Part of what was in the original region is outside, part of what was
outside is inside. The result is an incomplete Bologiubov transform.
The situation is entirely analogous to what underlies the Hawking-
Unruh effect. You get an introduction of a kind of "anomalous" entropy
associated with the motion of the region -- a cut-off entropy. In
turn, this produces an anomalous contribution to the Noether current
associated with the diffeomorphism symmetry. That contribution goes on
the left-hand side the equation that has the stress tensor (the
Noether current) on the right.

There is nothing here involving issue-of-the-day-speak (i.e. AdS/CFT,
Holography, or whatever other largely fad issues have been in the
journals in the past 10-20 years). It's simply a matter of properly
addressing fundamentals.

In any case, his analysis closely fits the description I already gave.
In fact, you can even line up the equations (and this is something
even he missed).

Under "0th law": (3.8), (4.17)
Under "1st law": (3.11), (4.19)
Under "2nd law": (2.3)
Under "3rd law": (3.6), (3.10), (4.18).

The only really new idea there is that geodesic motion (meaning free
fall + inertia) only requires equations that fall under laws 0+2+3,
while backreaction requires equations that fall under laws 0+1+3. The
physical interpretation of potential is also interesting.

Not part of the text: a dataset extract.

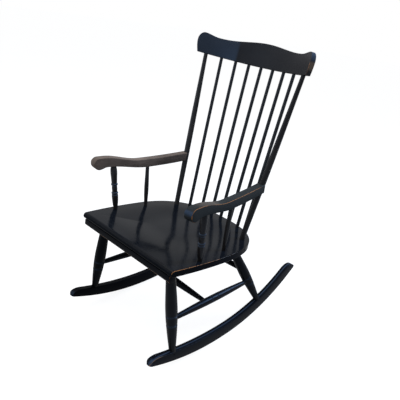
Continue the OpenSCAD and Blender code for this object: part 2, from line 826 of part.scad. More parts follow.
// Outline of a runner: the sole from nose to heel, then the top edge back, which falls to the
// sole along the nose and nearly to it along the heel
nose_y = runner_nose - runner_front;
heel_y = runner_rear - runner_heel;
function end_round(y) = y < nose_y ? sqrt(max(0, 1 - pow((nose_y - y) / runner_nose, 2)))
    : y > heel_y ? 1 - (1 - heel_share) * pow((y - heel_y) / runner_heel, 2) : 1;
function spaced(a, b) = [for (i = [0:outline_steps]) a + (b - a) * i / outline_steps];
sole_steps = concat(spaced(-runner_front, -runner_flat / 2), spaced(runner_flat / 2, runner_rear));
top_steps = concat([for (i = [8:-1:1]) heel_y + runner_heel * i / 8], spaced(heel_y, 0),
    [for (i = [1:outline_steps]) nose_y * i / outline_steps],
    [for (i = [1:7]) nose_y - runner_nose * sin(90 * i / 8)]);
runner_outline = concat([for (y = sole_steps) [y, sole_z(y)]],
    [for (y = top_steps) [y, sole_z(y) + (top_z(y) - sole_z(y)) * end_round(y)]]);

// A runner seen from above, with the two corners of its nose rounded
module runner_plan() {
    union() {
        translate([-runner_width / 2, runner_corner - runner_front])
            square([runner_width, runner_front + runner_rear]);
        translate([runner_corner - runner_width / 2, -runner_front])
            square([runner_width - 2 * runner_corner, runner_front]);
        for (side = [-1, 1])
            translate([side * (runner_width / 2 - runner_corner), runner_corner - runner_front])
                circle(r = runner_corner);
    }
}

module runner(side) {
    color(paint)
        difference() {
            translate([side * runner_track / 2, 0, 0])
                intersection() {
                    sideways(runner_width)
                        polygon(runner_outline);
                    linear_extrude(seat_height)
                        runner_plan();
                }
            for (front = [true, false]) {
                rod(leg_end(front, side, 1), leg_end(front, side, 0),
                    foot_tenon_diameter / 2 + fit_gap, -foot_tenon, foot_tenon_diameter);
                foot_peg(front, side, fit_gap);
            }
        }
}

module left_runner() {
    runner(1);
}

module right_runner() {
    runner(-1);
}

// A peg crosses the runner and the tenon of a leg
module foot_peg(front, side, gap) {
    place = foot_peg_place(front, side);
    translate([side * runner_track / 2, place[1], place[2]])
        rotate([0, 90, 0])
            cylinder(d = foot_peg_diameter + 2 * gap, h = runner_width, center = true);
}

module arm_pegs() {
    color(paint)
        for (side = [-1, 1])
            arm_peg(side, arm_peg_start, 0);
}

module foot_pegs() {
    color(paint)
        for (side = [-1, 1], front = [true, false])
            foot_peg(front, side, 0);
}

seat();
front_strip();
crest_rail();
left_post();
right_post();
spindle(1);  // spindle_1
spindle(2);  // spindle_2
spindle(3);  // spindle_3
spindle(4);  // spindle_4
spindle(5);  // spindle_5
spindle(6);  // spindle_6
spindle(7);  // spindle_7
left_arm();
right_arm();
left_arm_post();
right_arm_post();
left_arm_spindle();
right_arm_spindle();
front_left_leg();
front_right_leg();
rear_left_leg();
rear_right_leg();
left_side_stretcher();
right_side_stretcher();
centre_stretcher();
rear_stretcher();
left_runner();
right_runner();
arm_pegs();
foot_pegs();
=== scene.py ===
from functools import partial
import math

import bmesh
import bpy
from mathutils import Matrix, Vector


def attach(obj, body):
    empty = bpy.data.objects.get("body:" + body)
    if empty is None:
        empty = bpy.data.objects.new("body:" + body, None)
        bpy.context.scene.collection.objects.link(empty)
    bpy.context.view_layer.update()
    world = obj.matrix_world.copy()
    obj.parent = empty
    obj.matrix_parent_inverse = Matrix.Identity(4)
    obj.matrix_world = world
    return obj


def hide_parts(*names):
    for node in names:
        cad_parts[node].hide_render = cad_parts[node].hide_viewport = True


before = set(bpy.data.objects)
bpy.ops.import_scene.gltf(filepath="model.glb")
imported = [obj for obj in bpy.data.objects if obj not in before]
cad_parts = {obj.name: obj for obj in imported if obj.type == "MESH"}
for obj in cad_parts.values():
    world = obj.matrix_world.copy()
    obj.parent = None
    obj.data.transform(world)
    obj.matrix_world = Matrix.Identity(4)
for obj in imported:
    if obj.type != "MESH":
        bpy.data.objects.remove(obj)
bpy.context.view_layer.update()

# The camera stands where the photograph was taken from and is tipped a little to one side
CAMERA_PLACE = Vector((1.07583, -1.06722, 1.15141))
CAMERA_RIGHT = Vector((0.7551, 0.6402, 0.1417))
CAMERA_UP = Vector((-0.3475, 0.2075, 0.9145))
CAMERA_BACK = Vector((0.5560, -0.7398, 0.3791))
CAMERA_LENS = 38.0
CAMERA_SHIFT = (-0.1203, -0.0035)


def set_camera():
    data = bpy.data.cameras.new("photo_camera")
    data.lens = CAMERA_LENS
    data.sensor_width = 36.0
    data.shift_x, data.shift_y = CAMERA_SHIFT
    camera = bpy.data.objects.new("photo_camera", data)
    bpy.context.scene.collection.objects.link(camera)
    turned = Matrix((CAMERA_RIGHT, CAMERA_UP, CAMERA_BACK)).transposed()
    camera.matrix_world = Matrix.Translation(CAMERA_PLACE) @ turned.to_4x4()
    bpy.context.scene.camera = camera
    bpy.context.scene.view_settings.view_transform = "Standard"


set_camera()

# Sizes of the chair in metres, the same as in its drawing; spreads are from middle to middle
SEAT_WIDTH = 0.506
SEAT_SPREAD = 0.536
SEAT_DEPTH = 0.509
SEAT_WAIST = 0.223
SEAT_THICK = 0.024
SEAT_HEIGHT = 0.417
SEAT_FORWARD = 0.302
SEAT_SLOPE = math.radians(5.5)
RIM_POWER = 2.62

STRIP_LONG = 0.488
STRIP_HIGH = 0.026
STRIP_DEEP = 0.026
STRIP_BACK = 0.004
STRIP_ROUND = 0.011

BACK_LEAN = math.radians(11.6)
BACK_HIGH = 0.641
SPINDLES = 7
SPINDLE_FOOT = 0.0126
SPINDLE_TOP = 0.0112
SPINDLE_FOOT_SPREAD = 0.318
SPINDLE_INSET = 0.016
POST_SPREAD = 0.491
POST_FOOT_SPREAD = 0.387
POST_INSET = 0.0275
POST_THICK = 0.0224

CREST_BEND = 0.458
CREST_LONG = 0.592
CREST_FLARE = 0.009
CREST_THICK = 0.0176
CREST_MIDDLE = 0.092
CREST_DIP = 0.073
CREST_EAR = 0.081
CREST_EAR_ROUND = 0.028
CREST_LEAN = math.radians(11.6)
# Shares of the rail's half length, and the last one of an ear's height
EAR_SHARE = 0.935
DIP_SHARE = 0.735
EAR_WIDEST = 0.58

ARM_WIDE = 0.032
ARM_HIGH = 0.623
ARM_FALL = 0.0235
ARM_FRONT_DEEP = 0.037
ARM_REAR_DEEP = 0.033
ARM_OVERHANG = 0.083
ARM_REAR_RISE = 0.0075
ARM_NOSE = 0.0225
ARM_CORNER = 0.003
ARM_SPREAD = 0.498
ARM_POST_FOOT_SPREAD = 0.485
ARM_POST_BACK = 0.132
ARM_POST_AHEAD = 0.009
ARM_POST_THICK = 0.025
ARM_SPINDLE_FOOT_SPREAD = 0.454
ARM_SPINDLE_BACK = 0.267
ARM_SPINDLE_ALONG = 0.148
ARM_SPINDLE_THICK = 0.017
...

But, it also bears pointing out that he understated the "robustness of
the derivation" point. It's not that h-bar and c are not essentially
involved, as he pointed out, but that they're completely irrelevant.
You could actually revert the whole set of equations under section 3
to 19th century form by taking 1/(mu epsilon) in place of c^2 and
root(mu/epsilon) e^2/(2 alpha) for h. Only alpha is quasi-new. Then
all the equations (and even the explanations) start to look a whole
lot like something Lorentz has already discussed in the late 1800's or
early 1900's. These fundamentals may even be present in his 1904
paper. So, the "quantum explanation" or "string explanation" can just
as easily be recast as a Lorentz-style "electromagnetic" explanation.

This shows that NEITHER issue is at the root of the matter. Instead,
it's the issue of Noether symmetry that is, and the breakdown (as
described above) for the symmetries under the diffeomorphism group.